Conservation Council of WA Cool Communities facilitator Chris Tallentire said the council’s analysis of the situation suggested that the best opportunity for renewable, or green, generation came from the vertical disaggregation of Western Power.

He admitted that view had brought the council alongside industries it would not normally align with.

“We want an energy industry that is low in greenhouse gas emissions,” Mr Tallentire said.

“Being realistic, if we had 30 per cent of our electricity coming from renewables, 30 per cent coming from gas and 30 per cent coming from coal and the remaining 10 per cent removed through energy need reductions, it would be a huge step forward for WA.”

Indeed, coal is making the most of its opportunities to step up its role in the electricity market.

The industry’s future came under threat earlier this year when it was not given a chance to bid to fuel a new power station sought by the WA Government.

At the forum, Griffin Energy’s new general manager business development, Gary Jeffrey, pushed the argument that coal, particularly Collie coal, was a “greener” fuel than most thought because it produced no methane and little ash when burnt.

He pushed the cause for the three-way power mix and also Griffin’s proposed coal-fired power plant near Collie, which will also boast a windfarm producing up to 80 megawatts and a biodiesel plant that will produce up to another 40 megawatts.

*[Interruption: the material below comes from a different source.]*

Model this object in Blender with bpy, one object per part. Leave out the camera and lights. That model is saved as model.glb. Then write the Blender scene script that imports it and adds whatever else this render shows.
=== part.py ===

Mr Jeffrey said that plant also could help desalinate the Collie River and provide 130 gigalitres of fresh water within two seasons, removing the need for the Kwinana-based desalination plant.

However, Mr Tallentire said the council did not support the need for more coal-fired generation.

“We need a dramatic increase in renewables,” he said.

AlintaGas manager electricity strategy Andrew George also took the chance to tout for a greater role of the gas industry in electricity generation.

Chamber of Commerce and Industry director industry policy Bill Sashegyi said WA’s current electricity structure had stifled competition and innovation.

“The change is drawing together industry and conservationists,” he said.